# START OF DATASET ROWS

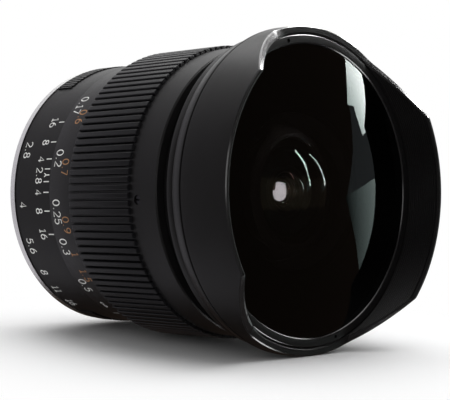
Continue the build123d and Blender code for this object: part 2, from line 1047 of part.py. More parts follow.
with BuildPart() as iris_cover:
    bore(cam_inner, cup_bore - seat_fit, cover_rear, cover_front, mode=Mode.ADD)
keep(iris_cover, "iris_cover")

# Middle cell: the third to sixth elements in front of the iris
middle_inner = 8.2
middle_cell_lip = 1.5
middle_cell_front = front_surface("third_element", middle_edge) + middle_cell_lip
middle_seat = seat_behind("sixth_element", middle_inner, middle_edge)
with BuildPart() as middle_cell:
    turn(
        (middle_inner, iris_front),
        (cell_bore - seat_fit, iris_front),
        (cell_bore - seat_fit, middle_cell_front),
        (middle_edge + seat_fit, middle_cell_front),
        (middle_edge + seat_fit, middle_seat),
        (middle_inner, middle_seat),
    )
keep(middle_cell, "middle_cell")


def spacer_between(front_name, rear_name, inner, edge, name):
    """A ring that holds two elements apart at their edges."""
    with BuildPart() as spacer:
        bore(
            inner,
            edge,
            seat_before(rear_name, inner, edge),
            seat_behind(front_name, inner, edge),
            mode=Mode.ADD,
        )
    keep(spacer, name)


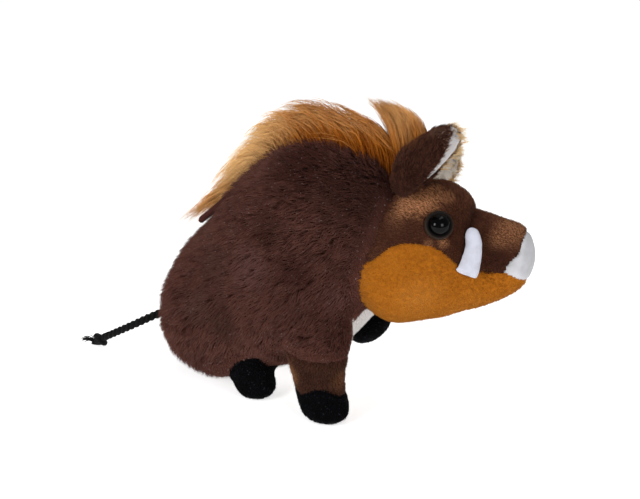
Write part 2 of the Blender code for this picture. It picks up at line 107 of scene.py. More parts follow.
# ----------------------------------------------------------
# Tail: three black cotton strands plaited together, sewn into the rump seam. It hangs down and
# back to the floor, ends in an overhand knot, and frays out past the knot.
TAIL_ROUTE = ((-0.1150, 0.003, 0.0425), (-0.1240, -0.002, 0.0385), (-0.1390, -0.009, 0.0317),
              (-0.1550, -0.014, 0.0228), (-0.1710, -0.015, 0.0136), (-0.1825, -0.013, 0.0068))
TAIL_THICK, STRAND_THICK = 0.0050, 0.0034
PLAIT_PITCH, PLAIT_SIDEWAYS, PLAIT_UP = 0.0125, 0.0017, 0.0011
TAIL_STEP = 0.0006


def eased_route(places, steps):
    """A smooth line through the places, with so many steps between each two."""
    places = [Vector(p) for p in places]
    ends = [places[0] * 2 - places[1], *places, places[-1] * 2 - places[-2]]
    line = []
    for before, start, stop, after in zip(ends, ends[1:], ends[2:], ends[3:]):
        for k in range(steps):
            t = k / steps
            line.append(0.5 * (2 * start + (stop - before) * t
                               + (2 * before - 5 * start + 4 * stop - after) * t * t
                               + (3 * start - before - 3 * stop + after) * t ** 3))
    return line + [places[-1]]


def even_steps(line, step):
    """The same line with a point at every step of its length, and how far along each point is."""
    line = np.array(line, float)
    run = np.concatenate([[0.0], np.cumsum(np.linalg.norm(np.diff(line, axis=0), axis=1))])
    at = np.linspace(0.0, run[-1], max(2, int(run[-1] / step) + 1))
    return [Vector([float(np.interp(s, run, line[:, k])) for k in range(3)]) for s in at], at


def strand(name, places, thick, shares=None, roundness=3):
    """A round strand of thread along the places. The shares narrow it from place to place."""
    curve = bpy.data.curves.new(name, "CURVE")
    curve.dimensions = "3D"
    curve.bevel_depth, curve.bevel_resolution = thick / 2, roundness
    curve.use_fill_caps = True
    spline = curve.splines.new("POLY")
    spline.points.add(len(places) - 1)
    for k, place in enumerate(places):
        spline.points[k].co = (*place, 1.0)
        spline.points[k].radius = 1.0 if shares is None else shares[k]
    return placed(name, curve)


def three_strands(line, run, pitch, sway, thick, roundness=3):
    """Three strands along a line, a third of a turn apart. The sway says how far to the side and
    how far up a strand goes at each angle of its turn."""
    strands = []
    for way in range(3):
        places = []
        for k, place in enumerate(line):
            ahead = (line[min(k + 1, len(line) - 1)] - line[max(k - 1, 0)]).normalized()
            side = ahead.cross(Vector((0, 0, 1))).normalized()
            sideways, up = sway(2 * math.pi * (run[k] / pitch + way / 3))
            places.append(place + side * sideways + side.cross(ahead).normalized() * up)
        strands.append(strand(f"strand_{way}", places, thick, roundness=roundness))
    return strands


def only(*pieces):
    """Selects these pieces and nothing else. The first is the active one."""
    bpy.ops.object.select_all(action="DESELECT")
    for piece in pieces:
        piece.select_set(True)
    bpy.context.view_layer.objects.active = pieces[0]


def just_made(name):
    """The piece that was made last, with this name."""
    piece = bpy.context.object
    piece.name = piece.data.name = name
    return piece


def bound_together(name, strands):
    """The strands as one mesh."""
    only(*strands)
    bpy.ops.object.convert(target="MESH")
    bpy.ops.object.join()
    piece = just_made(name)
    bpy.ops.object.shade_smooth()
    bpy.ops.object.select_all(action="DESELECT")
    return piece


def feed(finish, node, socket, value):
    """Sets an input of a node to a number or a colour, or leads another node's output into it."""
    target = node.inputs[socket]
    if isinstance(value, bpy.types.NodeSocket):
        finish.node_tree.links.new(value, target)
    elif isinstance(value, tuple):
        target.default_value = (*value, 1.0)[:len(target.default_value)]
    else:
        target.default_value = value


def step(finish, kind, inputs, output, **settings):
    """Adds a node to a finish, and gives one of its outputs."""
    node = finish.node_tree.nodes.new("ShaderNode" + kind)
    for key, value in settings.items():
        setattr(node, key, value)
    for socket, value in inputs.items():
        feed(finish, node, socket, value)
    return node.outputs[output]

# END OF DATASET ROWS

_TASK OBJECTIVE_
Your task is to quote the listing above word for word.

_RESULT FOR THIS TASK_
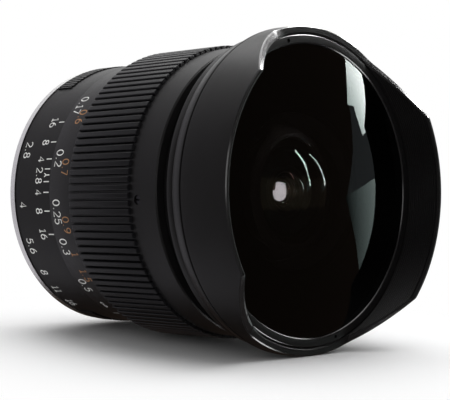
Continue the build123d and Blender code for this object: part 2, from line 1047 of part.py. More parts follow.
with BuildPart() as iris_cover:
    bore(cam_inner, cup_bore - seat_fit, cover_rear, cover_front, mode=Mode.ADD)
keep(iris_cover, "iris_cover")

# Middle cell: the third to sixth elements in front of the iris
middle_inner = 8.2
middle_cell_lip = 1.5
middle_cell_front = front_surface("third_element", middle_edge) + middle_cell_lip
middle_seat = seat_behind("sixth_element", middle_inner, middle_edge)
with BuildPart() as middle_cell:
    turn(
        (middle_inner, iris_front),
        (cell_bore - seat_fit, iris_front),
        (cell_bore - seat_fit, middle_cell_front),
        (middle_edge + seat_fit, middle_cell_front),
        (middle_edge + seat_fit, middle_seat),
        (middle_inner, middle_seat),
    )
keep(middle_cell, "middle_cell")


def spacer_between(front_name, rear_name, inner, edge, name):
    """A ring that holds two elements apart at their edges."""
    with BuildPart() as spacer:
        bore(
            inner,
            edge,
            seat_before(rear_name, inner, edge),
            seat_behind(front_name, inner, edge),
            mode=Mode.ADD,
        )
    keep(spacer, name)


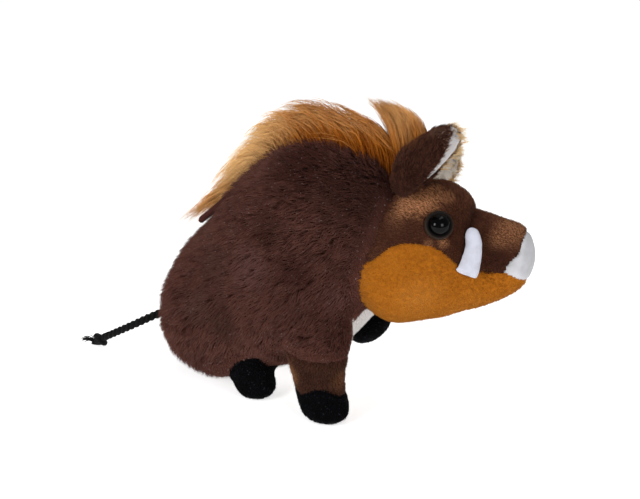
Write part 2 of the Blender code for this picture. It picks up at line 107 of scene.py. More parts follow.
# ----------------------------------------------------------
# Tail: three black cotton strands plaited together, sewn into the rump seam. It hangs down and
# back to the floor, ends in an overhand knot, and frays out past the knot.
TAIL_ROUTE = ((-0.1150, 0.003, 0.0425), (-0.1240, -0.002, 0.0385), (-0.1390, -0.009, 0.0317),
              (-0.1550, -0.014, 0.0228), (-0.1710, -0.015, 0.0136), (-0.1825, -0.013, 0.0068))
TAIL_THICK, STRAND_THICK = 0.0050, 0.0034
PLAIT_PITCH, PLAIT_SIDEWAYS, PLAIT_UP = 0.0125, 0.0017, 0.0011
TAIL_STEP = 0.0006


def eased_route(places, steps):
    """A smooth line through the places, with so many steps between each two."""
    places = [Vector(p) for p in places]
    ends = [places[0] * 2 - places[1], *places, places[-1] * 2 - places[-2]]
    line = []
    for before, start, stop, after in zip(ends, ends[1:], ends[2:], ends[3:]):
        for k in range(steps):
            t = k / steps
            line.append(0.5 * (2 * start + (stop - before) * t
                               + (2 * before - 5 * start + 4 * stop - after) * t * t
                               + (3 * start - before - 3 * stop + after) * t ** 3))
    return line + [places[-1]]


def even_steps(line, step):
    """The same line with a point at every step of its length, and how far along each point is."""
    line = np.array(line, float)
    run = np.concatenate([[0.0], np.cumsum(np.linalg.norm(np.diff(line, axis=0), axis=1))])
    at = np.linspace(0.0, run[-1], max(2, int(run[-1] / step) + 1))
    return [Vector([float(np.interp(s, run, line[:, k])) for k in range(3)]) for s in at], at


def strand(name, places, thick, shares=None, roundness=3):
    """A round strand of thread along the places. The shares narrow it from place to place."""
    curve = bpy.data.curves.new(name, "CURVE")
    curve.dimensions = "3D"
    curve.bevel_depth, curve.bevel_resolution = thick / 2, roundness
    curve.use_fill_caps = True
    spline = curve.splines.new("POLY")
    spline.points.add(len(places) - 1)
    for k, place in enumerate(places):
        spline.points[k].co = (*place, 1.0)
        spline.points[k].radius = 1.0 if shares is None else shares[k]
    return placed(name, curve)


def three_strands(line, run, pitch, sway, thick, roundness=3):
    """Three strands along a line, a third of a turn apart. The sway says how far to the side and
    how far up a strand goes at each angle of its turn."""
    strands = []
    for way in range(3):
        places = []
        for k, place in enumerate(line):
            ahead = (line[min(k + 1, len(line) - 1)] - line[max(k - 1, 0)]).normalized()
            side = ahead.cross(Vector((0, 0, 1))).normalized()
            sideways, up = sway(2 * math.pi * (run[k] / pitch + way / 3))
            places.append(place + side * sideways + side.cross(ahead).normalized() * up)
        strands.append(strand(f"strand_{way}", places, thick, roundness=roundness))
    return strands


def only(*pieces):
    """Selects these pieces and nothing else. The first is the active one."""
    bpy.ops.object.select_all(action="DESELECT")
    for piece in pieces:
        piece.select_set(True)
    bpy.context.view_layer.objects.active = pieces[0]


def just_made(name):
    """The piece that was made last, with this name."""
    piece = bpy.context.object
    piece.name = piece.data.name = name
    return piece


def bound_together(name, strands):
    """The strands as one mesh."""
    only(*strands)
    bpy.ops.object.convert(target="MESH")
    bpy.ops.object.join()
    piece = just_made(name)
    bpy.ops.object.shade_smooth()
    bpy.ops.object.select_all(action="DESELECT")
    return piece


def feed(finish, node, socket, value):
    """Sets an input of a node to a number or a colour, or leads another node's output into it."""
    target = node.inputs[socket]
    if isinstance(value, bpy.types.NodeSocket):
        finish.node_tree.links.new(value, target)
    elif isinstance(value, tuple):
        target.default_value = (*value, 1.0)[:len(target.default_value)]
    else:
        target.default_value = value


def step(finish, kind, inputs, output, **settings):
    """Adds a node to a finish, and gives one of its outputs."""
    node = finish.node_tree.nodes.new("ShaderNode" + kind)
    for key, value in settings.items():
        setattr(node, key, value)
    for socket, value in inputs.items():
        feed(finish, node, socket, value)
    return node.outputs[output]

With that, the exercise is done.